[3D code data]
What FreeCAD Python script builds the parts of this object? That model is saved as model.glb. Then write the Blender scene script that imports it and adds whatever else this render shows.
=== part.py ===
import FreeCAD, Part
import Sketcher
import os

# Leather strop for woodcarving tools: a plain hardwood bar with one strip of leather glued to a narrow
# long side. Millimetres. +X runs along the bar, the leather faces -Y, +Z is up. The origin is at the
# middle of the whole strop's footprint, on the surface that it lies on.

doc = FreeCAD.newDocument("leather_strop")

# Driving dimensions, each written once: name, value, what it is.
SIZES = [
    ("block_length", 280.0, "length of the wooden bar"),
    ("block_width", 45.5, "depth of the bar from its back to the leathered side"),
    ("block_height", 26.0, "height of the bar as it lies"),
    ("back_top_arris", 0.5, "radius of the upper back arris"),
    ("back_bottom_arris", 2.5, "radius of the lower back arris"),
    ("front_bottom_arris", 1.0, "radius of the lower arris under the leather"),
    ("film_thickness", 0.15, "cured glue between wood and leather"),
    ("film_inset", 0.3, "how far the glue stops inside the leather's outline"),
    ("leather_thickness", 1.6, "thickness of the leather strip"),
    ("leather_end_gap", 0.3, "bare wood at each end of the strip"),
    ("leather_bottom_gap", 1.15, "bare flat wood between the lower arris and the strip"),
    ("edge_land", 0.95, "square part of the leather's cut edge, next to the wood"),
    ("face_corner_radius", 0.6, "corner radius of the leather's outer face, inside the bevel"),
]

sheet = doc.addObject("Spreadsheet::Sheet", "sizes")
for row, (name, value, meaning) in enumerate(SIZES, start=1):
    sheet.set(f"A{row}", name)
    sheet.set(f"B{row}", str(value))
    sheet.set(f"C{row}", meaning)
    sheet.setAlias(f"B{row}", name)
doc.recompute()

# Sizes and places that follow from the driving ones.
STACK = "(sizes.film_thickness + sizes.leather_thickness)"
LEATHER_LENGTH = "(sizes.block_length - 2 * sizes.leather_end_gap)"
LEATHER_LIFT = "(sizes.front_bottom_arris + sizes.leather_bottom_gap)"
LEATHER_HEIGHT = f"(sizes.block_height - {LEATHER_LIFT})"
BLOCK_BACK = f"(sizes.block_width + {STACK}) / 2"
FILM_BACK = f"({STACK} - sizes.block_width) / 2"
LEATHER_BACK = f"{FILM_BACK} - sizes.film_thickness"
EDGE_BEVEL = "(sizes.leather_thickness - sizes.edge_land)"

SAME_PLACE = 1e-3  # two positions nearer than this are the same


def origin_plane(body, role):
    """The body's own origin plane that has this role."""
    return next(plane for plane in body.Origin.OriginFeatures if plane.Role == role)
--
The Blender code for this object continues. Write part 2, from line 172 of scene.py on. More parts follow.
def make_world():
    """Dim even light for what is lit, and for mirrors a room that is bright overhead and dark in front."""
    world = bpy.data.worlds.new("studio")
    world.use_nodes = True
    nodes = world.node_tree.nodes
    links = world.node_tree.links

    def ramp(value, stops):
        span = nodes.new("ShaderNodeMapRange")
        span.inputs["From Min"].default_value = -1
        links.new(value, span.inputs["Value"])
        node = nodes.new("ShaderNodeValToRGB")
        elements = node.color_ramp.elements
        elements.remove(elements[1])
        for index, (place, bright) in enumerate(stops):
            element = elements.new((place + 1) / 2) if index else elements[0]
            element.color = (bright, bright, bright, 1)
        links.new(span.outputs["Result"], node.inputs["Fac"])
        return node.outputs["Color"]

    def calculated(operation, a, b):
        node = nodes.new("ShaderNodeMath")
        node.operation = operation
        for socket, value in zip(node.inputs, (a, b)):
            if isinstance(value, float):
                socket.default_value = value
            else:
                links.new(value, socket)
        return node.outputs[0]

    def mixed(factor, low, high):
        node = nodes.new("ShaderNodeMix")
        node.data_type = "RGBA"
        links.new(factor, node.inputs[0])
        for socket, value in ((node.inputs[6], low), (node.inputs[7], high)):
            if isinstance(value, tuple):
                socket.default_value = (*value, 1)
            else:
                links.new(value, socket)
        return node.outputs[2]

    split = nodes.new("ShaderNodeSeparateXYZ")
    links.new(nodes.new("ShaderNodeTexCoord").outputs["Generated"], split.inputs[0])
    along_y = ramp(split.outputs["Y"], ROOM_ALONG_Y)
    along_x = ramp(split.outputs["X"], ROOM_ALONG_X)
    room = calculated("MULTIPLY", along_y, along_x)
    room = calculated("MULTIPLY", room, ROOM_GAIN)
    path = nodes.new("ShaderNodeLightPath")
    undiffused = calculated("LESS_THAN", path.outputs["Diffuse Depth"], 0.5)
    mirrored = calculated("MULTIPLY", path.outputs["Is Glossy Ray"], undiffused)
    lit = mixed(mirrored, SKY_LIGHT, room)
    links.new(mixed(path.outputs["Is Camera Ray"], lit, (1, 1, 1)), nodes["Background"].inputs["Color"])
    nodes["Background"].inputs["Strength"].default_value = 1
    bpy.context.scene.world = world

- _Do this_
Your answer should be one number: how many lines in the material above contain the string "parts".

- _Solution for this exercise_
2